## RECORDED DATA
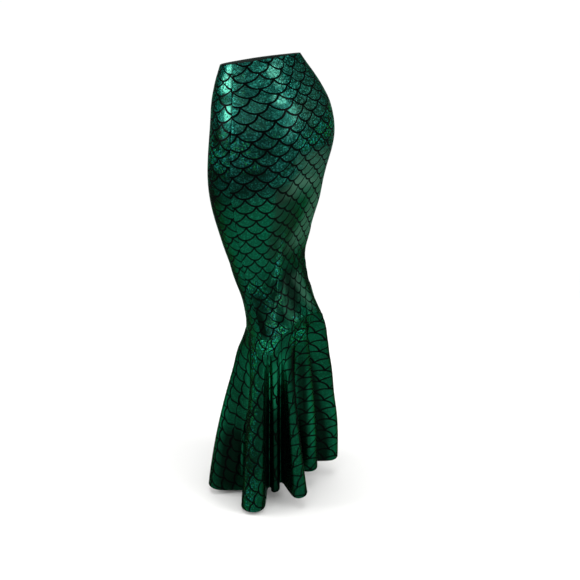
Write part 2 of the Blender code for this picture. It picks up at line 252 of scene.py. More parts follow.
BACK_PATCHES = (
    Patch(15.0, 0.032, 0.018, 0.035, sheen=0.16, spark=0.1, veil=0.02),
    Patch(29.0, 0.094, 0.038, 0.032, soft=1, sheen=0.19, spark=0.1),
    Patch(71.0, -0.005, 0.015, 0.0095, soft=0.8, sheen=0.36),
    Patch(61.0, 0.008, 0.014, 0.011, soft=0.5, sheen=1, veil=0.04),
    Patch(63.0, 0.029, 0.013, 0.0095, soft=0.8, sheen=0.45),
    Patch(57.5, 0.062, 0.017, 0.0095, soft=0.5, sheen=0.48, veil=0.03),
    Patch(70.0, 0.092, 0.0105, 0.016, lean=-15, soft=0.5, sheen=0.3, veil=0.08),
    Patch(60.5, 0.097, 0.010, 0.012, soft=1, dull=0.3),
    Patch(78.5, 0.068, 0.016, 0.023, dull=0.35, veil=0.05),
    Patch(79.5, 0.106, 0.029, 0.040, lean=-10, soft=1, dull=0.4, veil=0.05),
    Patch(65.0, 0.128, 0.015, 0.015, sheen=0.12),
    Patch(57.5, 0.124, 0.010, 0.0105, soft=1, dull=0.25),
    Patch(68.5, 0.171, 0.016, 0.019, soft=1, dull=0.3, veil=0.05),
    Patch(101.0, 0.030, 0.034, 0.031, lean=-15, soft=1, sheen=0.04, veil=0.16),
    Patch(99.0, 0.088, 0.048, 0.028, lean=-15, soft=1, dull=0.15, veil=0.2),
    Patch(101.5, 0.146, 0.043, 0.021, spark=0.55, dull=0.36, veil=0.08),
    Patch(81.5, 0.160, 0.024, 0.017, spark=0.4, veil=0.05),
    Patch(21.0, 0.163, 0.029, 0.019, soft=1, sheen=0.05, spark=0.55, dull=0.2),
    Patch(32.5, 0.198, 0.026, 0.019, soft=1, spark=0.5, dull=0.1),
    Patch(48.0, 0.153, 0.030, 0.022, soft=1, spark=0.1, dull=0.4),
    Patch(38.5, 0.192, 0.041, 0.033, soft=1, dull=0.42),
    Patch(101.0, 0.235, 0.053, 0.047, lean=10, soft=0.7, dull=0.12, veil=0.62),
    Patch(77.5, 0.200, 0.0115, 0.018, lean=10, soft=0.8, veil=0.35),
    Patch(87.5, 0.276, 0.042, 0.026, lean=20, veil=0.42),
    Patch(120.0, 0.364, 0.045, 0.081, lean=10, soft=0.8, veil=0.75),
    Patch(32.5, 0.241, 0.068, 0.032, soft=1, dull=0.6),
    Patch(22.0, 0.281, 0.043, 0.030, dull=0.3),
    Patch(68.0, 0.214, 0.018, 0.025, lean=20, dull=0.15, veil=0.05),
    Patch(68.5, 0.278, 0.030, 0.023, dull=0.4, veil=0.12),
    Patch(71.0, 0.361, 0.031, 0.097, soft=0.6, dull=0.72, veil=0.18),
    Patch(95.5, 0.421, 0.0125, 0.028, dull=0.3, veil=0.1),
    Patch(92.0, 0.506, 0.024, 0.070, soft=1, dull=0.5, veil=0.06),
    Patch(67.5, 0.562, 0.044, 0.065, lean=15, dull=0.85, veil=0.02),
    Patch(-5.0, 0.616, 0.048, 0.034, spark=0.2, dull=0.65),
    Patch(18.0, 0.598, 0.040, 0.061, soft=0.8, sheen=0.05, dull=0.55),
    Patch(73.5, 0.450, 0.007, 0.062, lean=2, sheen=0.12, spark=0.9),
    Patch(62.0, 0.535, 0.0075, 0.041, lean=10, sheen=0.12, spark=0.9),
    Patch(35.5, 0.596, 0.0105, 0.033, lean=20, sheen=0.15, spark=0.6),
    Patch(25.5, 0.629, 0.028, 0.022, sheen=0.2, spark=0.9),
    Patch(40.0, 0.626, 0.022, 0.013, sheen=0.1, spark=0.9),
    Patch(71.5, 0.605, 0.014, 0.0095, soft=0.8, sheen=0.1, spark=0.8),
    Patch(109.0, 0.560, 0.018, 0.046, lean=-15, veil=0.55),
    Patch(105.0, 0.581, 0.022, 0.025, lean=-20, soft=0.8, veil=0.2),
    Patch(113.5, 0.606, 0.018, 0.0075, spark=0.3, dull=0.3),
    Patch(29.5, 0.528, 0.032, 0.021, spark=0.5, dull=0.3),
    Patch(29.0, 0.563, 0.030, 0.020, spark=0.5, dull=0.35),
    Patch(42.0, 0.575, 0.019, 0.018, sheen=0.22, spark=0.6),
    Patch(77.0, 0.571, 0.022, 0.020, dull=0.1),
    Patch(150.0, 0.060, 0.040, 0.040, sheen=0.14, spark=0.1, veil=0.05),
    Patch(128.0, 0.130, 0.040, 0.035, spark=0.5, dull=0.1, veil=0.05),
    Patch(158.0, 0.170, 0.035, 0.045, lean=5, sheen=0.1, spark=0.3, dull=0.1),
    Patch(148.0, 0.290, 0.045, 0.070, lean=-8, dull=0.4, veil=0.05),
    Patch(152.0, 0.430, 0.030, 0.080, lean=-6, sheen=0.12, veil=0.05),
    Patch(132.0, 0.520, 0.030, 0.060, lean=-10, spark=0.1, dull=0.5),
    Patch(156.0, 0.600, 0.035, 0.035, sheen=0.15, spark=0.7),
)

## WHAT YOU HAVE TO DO
Print the whole listing exactly as it is.

## REPLY
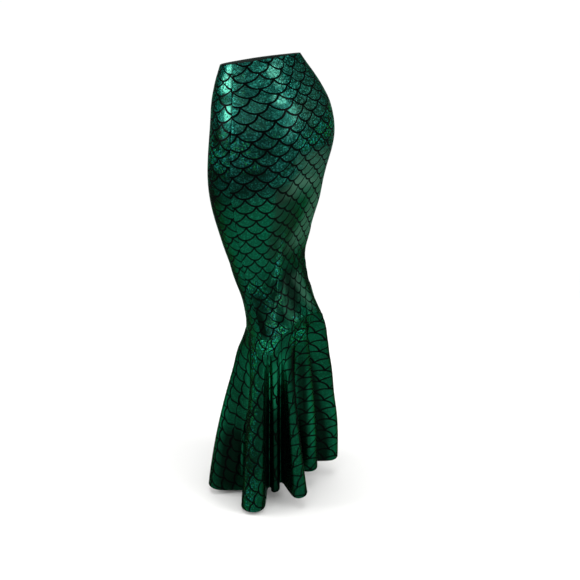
Write part 2 of the Blender code for this picture. It picks up at line 252 of scene.py. More parts follow.
BACK_PATCHES = (
    Patch(15.0, 0.032, 0.018, 0.035, sheen=0.16, spark=0.1, veil=0.02),
    Patch(29.0, 0.094, 0.038, 0.032, soft=1, sheen=0.19, spark=0.1),
    Patch(71.0, -0.005, 0.015, 0.0095, soft=0.8, sheen=0.36),
    Patch(61.0, 0.008, 0.014, 0.011, soft=0.5, sheen=1, veil=0.04),
    Patch(63.0, 0.029, 0.013, 0.0095, soft=0.8, sheen=0.45),
    Patch(57.5, 0.062, 0.017, 0.0095, soft=0.5, sheen=0.48, veil=0.03),
    Patch(70.0, 0.092, 0.0105, 0.016, lean=-15, soft=0.5, sheen=0.3, veil=0.08),
    Patch(60.5, 0.097, 0.010, 0.012, soft=1, dull=0.3),
    Patch(78.5, 0.068, 0.016, 0.023, dull=0.35, veil=0.05),
    Patch(79.5, 0.106, 0.029, 0.040, lean=-10, soft=1, dull=0.4, veil=0.05),
    Patch(65.0, 0.128, 0.015, 0.015, sheen=0.12),
    Patch(57.5, 0.124, 0.010, 0.0105, soft=1, dull=0.25),
    Patch(68.5, 0.171, 0.016, 0.019, soft=1, dull=0.3, veil=0.05),
    Patch(101.0, 0.030, 0.034, 0.031, lean=-15, soft=1, sheen=0.04, veil=0.16),
    Patch(99.0, 0.088, 0.048, 0.028, lean=-15, soft=1, dull=0.15, veil=0.2),
    Patch(101.5, 0.146, 0.043, 0.021, spark=0.55, dull=0.36, veil=0.08),
    Patch(81.5, 0.160, 0.024, 0.017, spark=0.4, veil=0.05),
    Patch(21.0, 0.163, 0.029, 0.019, soft=1, sheen=0.05, spark=0.55, dull=0.2),
    Patch(32.5, 0.198, 0.026, 0.019, soft=1, spark=0.5, dull=0.1),
    Patch(48.0, 0.153, 0.030, 0.022, soft=1, spark=0.1, dull=0.4),
    Patch(38.5, 0.192, 0.041, 0.033, soft=1, dull=0.42),
    Patch(101.0, 0.235, 0.053, 0.047, lean=10, soft=0.7, dull=0.12, veil=0.62),
    Patch(77.5, 0.200, 0.0115, 0.018, lean=10, soft=0.8, veil=0.35),
    Patch(87.5, 0.276, 0.042, 0.026, lean=20, veil=0.42),
    Patch(120.0, 0.364, 0.045, 0.081, lean=10, soft=0.8, veil=0.75),
    Patch(32.5, 0.241, 0.068, 0.032, soft=1, dull=0.6),
    Patch(22.0, 0.281, 0.043, 0.030, dull=0.3),
    Patch(68.0, 0.214, 0.018, 0.025, lean=20, dull=0.15, veil=0.05),
    Patch(68.5, 0.278, 0.030, 0.023, dull=0.4, veil=0.12),
    Patch(71.0, 0.361, 0.031, 0.097, soft=0.6, dull=0.72, veil=0.18),
    Patch(95.5, 0.421, 0.0125, 0.028, dull=0.3, veil=0.1),
    Patch(92.0, 0.506, 0.024, 0.070, soft=1, dull=0.5, veil=0.06),
    Patch(67.5, 0.562, 0.044, 0.065, lean=15, dull=0.85, veil=0.02),
    Patch(-5.0, 0.616, 0.048, 0.034, spark=0.2, dull=0.65),
    Patch(18.0, 0.598, 0.040, 0.061, soft=0.8, sheen=0.05, dull=0.55),
    Patch(73.5, 0.450, 0.007, 0.062, lean=2, sheen=0.12, spark=0.9),
    Patch(62.0, 0.535, 0.0075, 0.041, lean=10, sheen=0.12, spark=0.9),
    Patch(35.5, 0.596, 0.0105, 0.033, lean=20, sheen=0.15, spark=0.6),
    Patch(25.5, 0.629, 0.028, 0.022, sheen=0.2, spark=0.9),
    Patch(40.0, 0.626, 0.022, 0.013, sheen=0.1, spark=0.9),
    Patch(71.5, 0.605, 0.014, 0.0095, soft=0.8, sheen=0.1, spark=0.8),
    Patch(109.0, 0.560, 0.018, 0.046, lean=-15, veil=0.55),
    Patch(105.0, 0.581, 0.022, 0.025, lean=-20, soft=0.8, veil=0.2),
    Patch(113.5, 0.606, 0.018, 0.0075, spark=0.3, dull=0.3),
    Patch(29.5, 0.528, 0.032, 0.021, spark=0.5, dull=0.3),
    Patch(29.0, 0.563, 0.030, 0.020, spark=0.5, dull=0.35),
    Patch(42.0, 0.575, 0.019, 0.018, sheen=0.22, spark=0.6),
    Patch(77.0, 0.571, 0.022, 0.020, dull=0.1),
    Patch(150.0, 0.060, 0.040, 0.040, sheen=0.14, spark=0.1, veil=0.05),
    Patch(128.0, 0.130, 0.040, 0.035, spark=0.5, dull=0.1, veil=0.05),
    Patch(158.0, 0.170, 0.035, 0.045, lean=5, sheen=0.1, spark=0.3, dull=0.1),
    Patch(148.0, 0.290, 0.045, 0.070, lean=-8, dull=0.4, veil=0.05),
    Patch(152.0, 0.430, 0.030, 0.080, lean=-6, sheen=0.12, veil=0.05),
    Patch(132.0, 0.520, 0.030, 0.060, lean=-10, spark=0.1, dull=0.5),
    Patch(156.0, 0.600, 0.035, 0.035, sheen=0.15, spark=0.7),
)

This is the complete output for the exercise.